When Life Gives You Lemons....

We all know the old adage about when life gives you lemons, you should make lemonade, right? I suppose it's great that we have these motivational thoughts that inspire us to pull ourselves up by the bootstraps and make the most out of a bad or unjust situation. But am I the only person willing to admit that sometimes, as hard as we might try to make lemonade, there always seems to be someone or something that wants to cut those lemons in half and rub them in our eyes? Having the sneeringly cynical attitude that I do, sometimes I doubt that it can be as simple as adding sugar to make the world right again. And while I may be a die hard cynic on the inside, I also know when it's appropriate to subscribe to the theory of group think and go with the flow...

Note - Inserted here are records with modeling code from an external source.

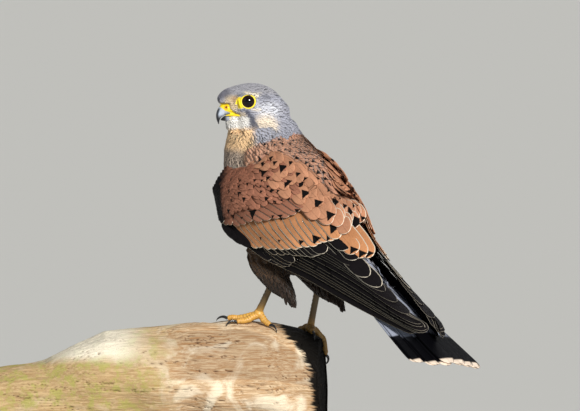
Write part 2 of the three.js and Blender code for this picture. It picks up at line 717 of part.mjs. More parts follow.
function baseSolid(top) {
  const { length, width, corner, thick, bevel } = STAND;
  const half = length / 2 - bevel;
  const side = width / 2 - bevel;
  const outline = new THREE.Shape();
  outline.moveTo(-half + corner, -side);
  outline.lineTo(half - corner, -side);
  outline.absarc(half - corner, -side + corner, corner, -Math.PI / 2, 0);
  outline.lineTo(half, side - corner);
  outline.absarc(half - corner, side - corner, corner, 0, Math.PI / 2);
  outline.lineTo(-half + corner, side);
  outline.absarc(-half + corner, side - corner, corner, Math.PI / 2, Math.PI);
  outline.lineTo(-half, -side + corner);
  outline.absarc(-half + corner, -side + corner, corner, Math.PI, Math.PI * 1.5);
  const slab = new THREE.ExtrudeGeometry(outline, {
    depth: thick - 2 * bevel,
    bevelSize: bevel,
    bevelThickness: bevel,
    bevelSegments: 1,
    curveSegments: 5,
  });
  slab.translate(0, 0, top - thick + bevel);
  return solidOf(slab);
}

function meshOf(made, name, material) {
  const { vertProperties, triVerts } = made.getMesh();
  const geometry = new THREE.BufferGeometry();
  geometry.setAttribute("position", new THREE.BufferAttribute(new Float32Array(vertProperties), 3));
  geometry.setIndex(new THREE.BufferAttribute(new Uint32Array(triVerts), 1));
  geometry.computeVertexNormals();
  const mesh = new THREE.Mesh(geometry, materialOf(material));
  mesh.name = name;
  return mesh;
}

// Parts of one body by a thin slanted cut: what lies above the cut and what lies below it.
function parted(made, normal, through) {
  const n = point(normal).normalize();
  const level = n.dot(point(through));
  const above = made.trimByPlane(n.toArray(), level + GAP / 2);
  const below = made.trimByPlane(n.clone().negate().toArray(), -(level - GAP / 2));
  return [above, below];
}

const SIDES = { left: 1, right: -1 };

function addHead(add, trunk, grownTrunk) {
  const place = headMatrix();
  const skull = union([headSolid(0), ...lids(1), ...lids(-1)]);
  const sockets = union([1, -1].map((side) => placed(ball(EYE.radius + GAP, 14, 10), eyeMatrix(side))));
  const whole = union([trunk, placed(skull, place)]).subtract(placed(sockets, place));
  const [head, rest] = parted(whole, ...HEAD_CUT);
  add(largest(head), "head", "plumageGrey");
  for (const [name, side] of Object.entries(SIDES)) {
    const eye = placed(ball(EYE.radius, 14, 10), eyeMatrix(side));
    add(placed(eye, place), "eye_" + name, "eye");
  }
  const flesh = union([placed(headSolid(GAP), place), grownTrunk]);
  const nostrils = [1, -1].map((side) => {
    const [x, y, z] = NOSTRIL.at;
    return placed(ball(NOSTRIL.radius, 8, 6).translate(x, side * y, z), place);
  });
  const upper = placed(billSolid(BILL_UPPER, 1.8), place).subtract(union([flesh, ...nostrils]));
  add(largest(upper), "bill_upper", "horn");
  const lowered = BILL_UPPER.map((s) => ({ ...s, half: s.half + GAP, edge: [s.edge[0], s.edge[1] - GAP] }));
  const lower = placed(billSolid(BILL_LOWER, 2.2), place);
  const upperGrown = placed(billSolid(lowered, 1.8), place);
  add(largest(lower.subtract(union([flesh, upperGrown]))), "bill_lower", "horn");
  return rest;
}

function addLeg(add, name, grownTrunk, branch) {
  const leg = LEGS[name];
  add(largest(thighSolid(leg, 0).subtract(grownTrunk)), "thigh_" + name, "plumageBuff");
  const down = point(leg.ankle).sub(point(leg.heel)).normalize();
  const level = down.dot(point(leg.ankle)) - TOE_ROOT;
  const shank = shankSolid(leg).subtract(thighSolid(leg, GAP));
  add(largest(shank.trimByPlane(down.clone().negate().toArray(), GAP / 2 - level)), "shank_" + name, "scale");
  const foot = footSolid(leg, TOES[name], branch).trimByPlane(down.toArray(), level + GAP / 2);
  add(largest(foot), "foot_" + name, "scale");
  for (const toe of TOES[name])
    add(largest(clawSolid(leg, toe).subtract(branch)), "claw_" + name + "_" + toe.name, "claw");
}

function build() {
  const bird = new THREE.Group();
  const add = (made, name, material) => bird.add(meshOf(made, name, material));
  const grownTrunk = trunkSolid(GAP);
  const rest = addHead(add, trunkSolid(0), grownTrunk);
  const [neck, lower] = parted(rest, ...NECK_CUT);
  const [torso, stump] = parted(lower, ...TAIL_CUT);
  add(largest(neck), "neck", "plumageBuff");
  add(largest(torso), "torso", "plumageRufous");
  add(largest(union([stump, parted(tailFan(0), ...TAIL_CUT)[1]])), "tail", "tailGrey");
  const branch = branchSolid(GAP);
  for (const name of Object.keys(SIDES)) addLeg(add, name, grownTrunk, branch);
  const thighs = union(Object.values(LEGS).map((leg) => thighSolid(leg, GAP)));
  const inTheWay = union([grownTrunk, thighs, tailFan(GAP)]);
  for (const [name, side] of Object.entries(SIDES))
    add(wingSolid(side, inTheWay), "wing_" + name, "plumageRufous");
  add(largest(branchSolid(0)), "perch_branch", "wood");
  return bird;
}

const bird = build();

const stand = new THREE.Group();
stand.rotation.z = BRANCH_BEARING * DEG;
const baseTop = BRANCH_FLOOR - STAND.rodHeight;
const base = meshOf(baseSolid(baseTop), "stand_base", "base");
base.position.x = STAND_CENTRE;
stand.add(base);
for (const [sign, name] of [[-1, "front"], [1, "rear"]]) {
  const rod = rodSolid(STAND.rodRadius, baseTop + GAP, BRANCH_FLOOR - GAP);
  const mesh = meshOf(rod, "stand_rod_" + name, "steel");
  mesh.position.x = STAND_CENTRE + sign * ROD_SPREAD;
  stand.add(mesh);
}

// The model stands with the middle of its box's underside at the origin.
const kestrel = new THREE.Group();
kestrel.add(bird, stand);
kestrel.updateMatrixWorld(true);
const box = new THREE.Box3().setFromObject(kestrel, true);
const centre = box.getCenter(new THREE.Vector3());
kestrel.position.set(-centre.x, -centre.y, -box.min.z);

export default kestrel;
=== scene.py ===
# A male common kestrel at life size, looking over its left shoulder from the broken end of a
# weathered log. Each section makes one piece or group of like pieces, in the order in which such
# a model is put together: placing, camera, skin, eyes, bill, legs, coat, wings, tail, log, stand.
import json
import math

import bpy
import bmesh
import numpy as np
from mathutils import Matrix, Vector, noise
from mathutils.bvhtree import BVHTree
from mathutils.kdtree import KDTree

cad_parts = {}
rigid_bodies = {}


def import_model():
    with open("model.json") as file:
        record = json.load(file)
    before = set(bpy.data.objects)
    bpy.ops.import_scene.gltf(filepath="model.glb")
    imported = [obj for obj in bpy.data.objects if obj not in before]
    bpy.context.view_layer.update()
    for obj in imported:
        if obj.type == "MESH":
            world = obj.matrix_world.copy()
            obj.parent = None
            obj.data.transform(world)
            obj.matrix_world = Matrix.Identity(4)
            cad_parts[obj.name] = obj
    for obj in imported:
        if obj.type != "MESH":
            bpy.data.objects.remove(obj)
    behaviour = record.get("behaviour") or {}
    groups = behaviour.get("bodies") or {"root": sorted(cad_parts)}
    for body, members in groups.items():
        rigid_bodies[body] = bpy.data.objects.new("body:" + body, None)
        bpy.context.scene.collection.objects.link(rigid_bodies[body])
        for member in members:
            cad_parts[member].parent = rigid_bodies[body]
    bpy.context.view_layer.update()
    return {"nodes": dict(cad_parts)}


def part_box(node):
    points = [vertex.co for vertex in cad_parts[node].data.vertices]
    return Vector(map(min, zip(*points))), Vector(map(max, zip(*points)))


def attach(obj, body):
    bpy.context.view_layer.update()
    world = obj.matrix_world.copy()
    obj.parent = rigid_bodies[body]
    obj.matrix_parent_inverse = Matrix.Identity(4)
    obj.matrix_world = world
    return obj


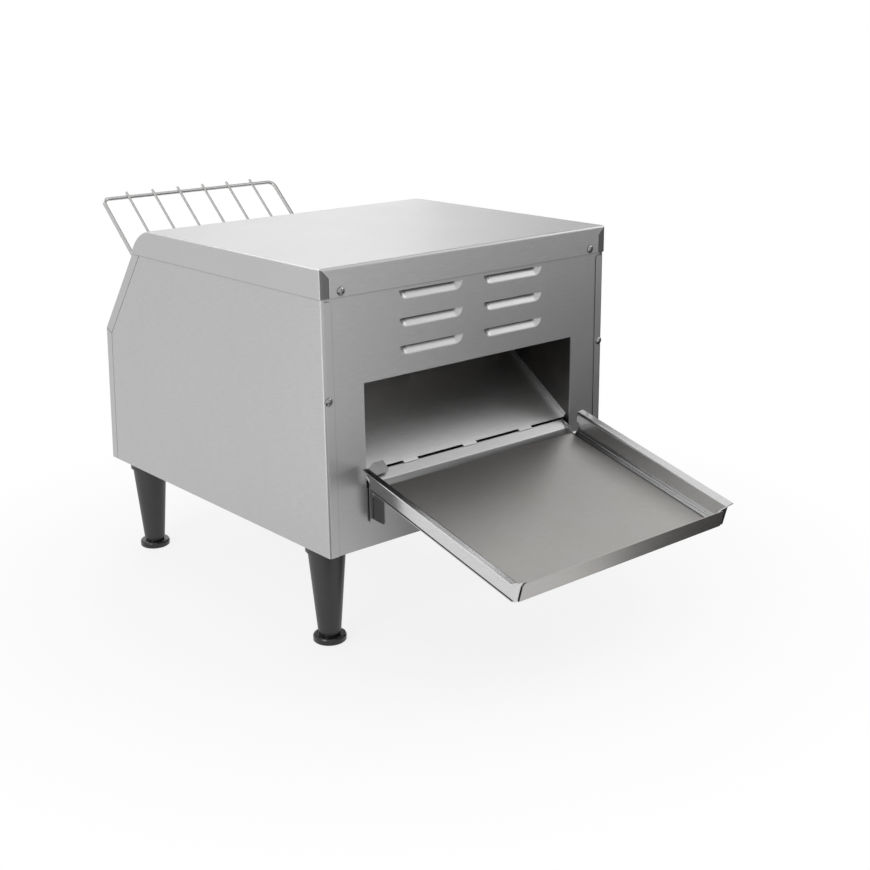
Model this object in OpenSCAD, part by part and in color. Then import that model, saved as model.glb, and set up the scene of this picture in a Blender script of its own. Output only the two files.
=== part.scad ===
// Two-slice-wide conveyor toaster: slices slide from the wire rack on to the wire belt, pass between quartz
// tubes and drop on to a chute that feeds the collecting tray at the opposite end.
// +Z is up, the discharge face looks along -Y and the feed face along +Y.

/* [Casing] */
// Width over the top cover
body_w = 368; // [340:1:440]
// Depth of the side panels, discharge face to the feed face's kink
body_d = 418; // [410:1:470]
// Height of the casing without its legs
body_h = 276; // [268:1:310]
// Height of the upright part of the feed face
kink_h = 156; // [150:1:162]
// Horizontal run of the slope above it
slope_run = 95; // [85:1:105]
// How much further out the upright part stands at its foot than at its top
lean = 11; // [0:1:14]
// Sheet thickness of the outer panels
sheet = 1; // [0.8:0.1:1.2]
// Outer radius of the panel folds
bend_r = 2.5; // [2:0.1:4]
// Gap between panels that meet on one face
panel_gap = 0.6; // [0.4:0.1:1]
// Width of the fold of each side panel on the discharge face
front_fold = 11.5; // [9:0.5:14]
// Width of the feed face's folds on the sides
side_fold = 13; // [10:0.5:16]

/* [Top cover] */
// Depth of the cover's side and front flanges
cover_drop = 27.5; // [22:0.5:34]
// Outer radius of the cover's rear bend
cover_bend_r = 50; // [30:1:55]
// Width of the side flange's tab on the discharge face
cover_tab = 9.5; // [7:0.5:12]

/* [Discharge face] */
// Width of the discharge face on each side of its opening
face_side = 47; // [44:1:52]
// Height of the opening's sill over the casing's floor
sill_h = 60; // [56:1:62]
// Height of the opening's top edge
opening_top = 163.5; // [150:0.5:172]
// Length of one louvre
louvre_w = 81; // [50:1:100]
// Height of one louvre
louvre_h = 10; // [6:0.5:14]
// How far a louvre is pressed in
louvre_depth = 6; // [4:0.5:7]
// Distance between louvre rows
louvre_pitch = 26.6; // [20:0.2:28]
// Rows of louvres
louvre_rows = 3; // [1:1:3]
// Gap between the two louvre columns
louvre_gap = 26; // [16:1:60]
// Height of the top louvre's straight edge
louvre_top = 244.3; // [238:0.5:246]

/* [Chute and lip] */
// Slope of the chute, rise over run
chute_slope = 0.685; // [0.6:0.005:0.72]
// Height of the lip's upper edge
lip_top = 74; // [72:0.5:76]
// How far the lip's upper edge is behind the discharge face
lip_back = 9; // [7:0.5:11]
// Length of one chute lug
lug_w = 18; // [10:1:26]
// Spacing of the chute lugs
lug_pitch = 77.5; // [50:0.5:90]
// Depth of the chute, front to back
chute_run = 85; // [60:1:90]
// Bottom edge of the apron under the lip
apron_low = 26; // [20:0.5:32]

/* [Belt] */
// Height of both shafts over the casing's floor
shaft_h = 158; // [157:0.5:160]
// Distance of the idler shaft from the feed face's kink
idler_in = 35; // [34:0.5:38]
// Least distance of the drive shaft from the discharge face
drive_least = 98; // [96:0.5:104]
// Distance between neighbouring belt wires
belt_pitch = 15; // [14.6:0.1:15.2]
// Distance of the belt's edges from the opening's sides
belt_side = 11; // [8:0.5:26]
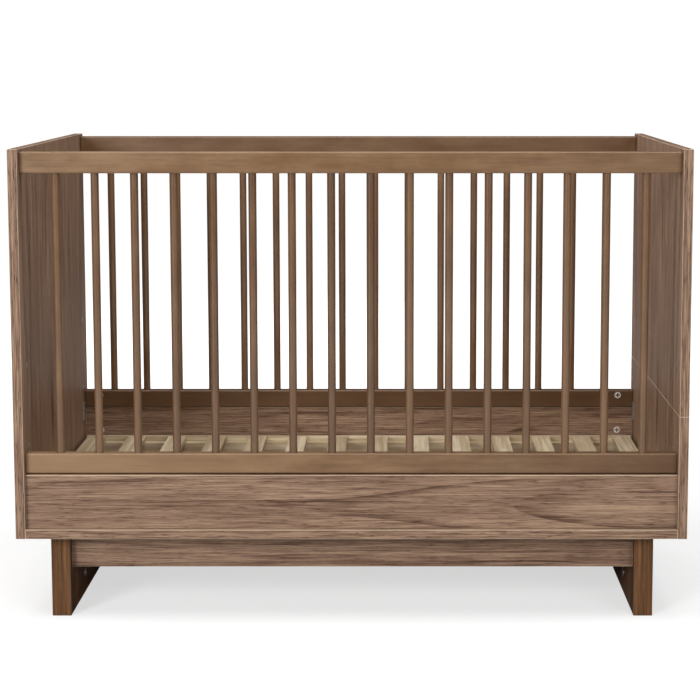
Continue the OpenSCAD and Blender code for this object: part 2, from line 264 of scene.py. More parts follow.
def turned(runs: list[Run], origin: Array, axis: Array, segments: int = 40) -> Surface:
    """A turned solid: a profile of (height along the axis, radius) swept round the axis.

    Each run of the profile is smooth, and its normals are the profile's tangent turned a
    quarter turn; the edge where one run meets the next stays sharp.

    Args:
        runs: Stretches of the profile, from the bottom to the top of the solid.
        origin: The point that heights are measured from.
        axis: Direction of the axis.
        segments: Steps round the axis.

    Returns:
        The closed surface.
    """
    turn = np.linspace(0, 2 * math.pi, segments, endpoint=False)
    basis = axis_frame(axis)
    sheets = []
    for run in runs:
        height, radius = np.array(run, float).T
        rise, spread = np.gradient(height), np.gradient(radius)
        length = np.hypot(rise, spread)
        out, along = rise / length, -spread / length
        ring = np.stack([np.cos(turn), np.sin(turn)], axis=-1) @ basis[:2]
        points = (origin + radius[:, None, None] * ring[None]
                  + height[:, None, None] * basis[2])
        normals = out[:, None, None] * ring[None] + along[:, None, None] * basis[2]
        sheets.append(Surface.grid(points, normals, np.zeros(points.shape[:2]), wrap=True))
    return Surface.join(sheets)


@dataclass(frozen=True)
class CrossHead:
    """Sizes of a round head with a cross recess, and how finely it is drawn.

    recess is the share of the head's radius that the cross reaches.
    """

    chamfer: float
    recess: float
    slot: float
    depth: float
    rings: int = 10
    segments: int = 24


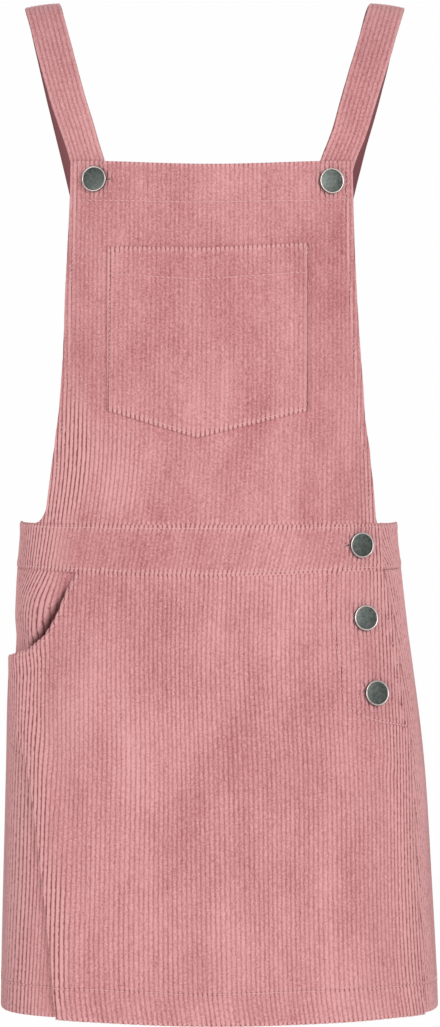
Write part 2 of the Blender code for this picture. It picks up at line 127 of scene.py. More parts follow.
# Where the pile opens: from which bend to which, less at the right, and how high its ridges stand
OPEN_FROM = 9.0
OPEN_TO = 14.0
OPEN_RIGHT = 0.75
OPEN_RISE = 0.9
CLOSED = 0.66
LOOSE_CORE = 1.6
LOOSE_FALL = 1.2
# How the wales wander, how far and over what width and height, and how their height varies
WANDER = ((0.00018, 0.0110, 0.035), (0.00007, 0.0036, 0.010))
VARIES = 0.16
VARIES_OVER = 0.03
ROUNDNESS = 0.6
# How the cloth turns down at its edges, what is left of its thickness and ridges there, and how far its
# pile is pinched beside an edge, a line of stitches, which also puffs it up, and a button, a pinch that is
# painted as highlight and shade
EDGE_ROLL = 0.0013
EDGE_THICKNESS = 0.30
EDGE_RIDGE = 0.45
EDGE_PINCH = 0.0015
SEAM_WIDTH = 0.0009
SEAM_PINCH = 0.0013
PUFF = 0.45
PUFF_AT = 0.0017
PUFF_WIDTH = 0.0007
RING_AT = 0.0108
RING_WIDTH = 0.0022
RING_PINCH = 0.9
# How its mesh is spaced: rows of points in from an edge and across a seam, room left round both, lines
# too short for that, slivers left at the first and last wale, and the points that distances are read from
EDGE_ROWS = np.array([0.0, 0.00035, 0.0009, 0.0018])
SEAM_ROWS = np.array([-0.0021, -0.0014, -0.0009, -0.0004, 0.0, 0.0004, 0.0009, 0.0014, 0.0021])
EDGE_ROOM = 0.0026
SEAM_ROOM = 0.0024
END_ROOM = 0.004
LEVEL_RUN = 8
SHORT_LINE = 0.006
SHORT_STEP = 0.0008
LINE_ROOM = 0.3
SLIVER = 2e-6
INNER_ROWS = 4
INNER_CLIMB = 1.5
EDGE_STEP = 0.0003
SEAM_STEP = 0.0004
WALE_TRIES = 12
UP, WALE = 1, 2
UNEVEN = np.random.default_rng(11).uniform(-1, 1, (3, 256, 256))


def smoothed(rows, field, height):
    """Read one column of a table at any height, on a smooth curve through its rows."""
    rows = rows[::-1]
    heights = [row.height for row in rows]
    values = [getattr(row, field) for row in rows]
    low = int(np.clip(np.searchsorted(heights, height) - 1, 1, len(rows) - 3))
    run = heights[low + 1] - heights[low]
    slope_low = (values[low + 1] - values[low - 1]) / (heights[low + 1] - heights[low - 1])
    slope_high = (values[low + 2] - values[low]) / (heights[low + 2] - heights[low])
    part = (height - heights[low]) / run
    return (
        (2 * part**3 - 3 * part**2 + 1) * values[low]
        + (part**3 - 2 * part**2 + part) * run * slope_low
        + (3 * part**2 - 2 * part**3) * values[low + 1]
        + (part**3 - part**2) * run * slope_high
    )


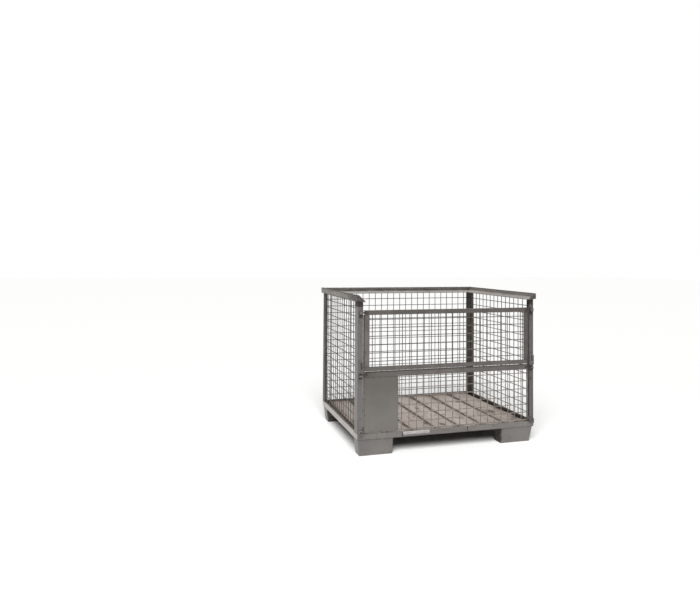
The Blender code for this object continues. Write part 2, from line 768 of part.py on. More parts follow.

So when I saw that life my refrigerator was on the verge of giving me lemons-gone-bad, I realized that I wasn't in the mood for a refreshing glass of lemonade but instead a nice slice of lemon tart. I found a recipe called Down Under Lemon Tart on allrecipes.com and decided it didn't seem too daunting to try on this "life gave me lemons today" day. I made only one minor change to the recipe - it called for lemon zest to be mixed in with the other filling ingredients and then strained. I hated the thought of just tossing the zest, so I mixed it in with the crust ingredients. I decided to dig into the tart a nanosecond after it had finished cooling and honestly thought I was going to suffer the fate of having lock jaw for the rest of eternity because it was so, so, so sour! However, the flavors seemed to meld the second day and the tart had the right balance of sweet and sour. I had a jar of raspberry dessert sauce in the refrigerator and added a drizzle just before serving.

So when life gives you lemons and you aren't the least bit thirsty, make the world right again by making a tart instead!

* Exported from MasterCook *

When Life Gives You Lemons Tart

Serving Size : 8

Amount Measure Ingredient -- Preparation Method
-------- ------------ --------------------------------
2 1/2 cups all-purpose flour
7/8 cup butter
3/4 cup powdered sugar
1 egg yolk
1 tablespoon cold water
4 eggs
3/4 cup granulated sugar
2 tablespoons minced lemon zest
3/4 cup lemon juice
1/2 cup cream

1. Place flour, butter, lemon zest and confectioners' sugar in food processor; process until mixture resembles bread crumbs. Add egg yolk and 1 to 2 tablespoons cold water, and process until mixture forms a dough. Mold dough into 2 flat shapes, wrap in plastic wrap, and chill for 20 minutes. Store the other crust in your freezer to make a second pie later!
2. Roll out pastry to 1/8 inch thick and line a 9 inch pie plate, and freeze for 20 minutes. Preheat oven to 350 degrees F.
3. Line pastry with foil, fill the foil with a little raw rice, and bake in preheated oven for 15 minutes. Remove foil and rice, and continue baking until pastry is a light golden color.
4. In a mixing bowl, mix together eggs, granulated sugar, lemon juice, and cream. Do not over beat. Place pie plate on a baking tray, and carefully pour lemon mixture into baked pastry crust.
5. Bake for 20 minutes. The filling will be runny in the center, and will set when cool; don't over cook, or cracks will appear. Cool. Drizzle with raspberry coulis if desired before serving.


Tartelette said...

The tart looks wonderful and anything lemon rocks in my book. I am dreaming of one now!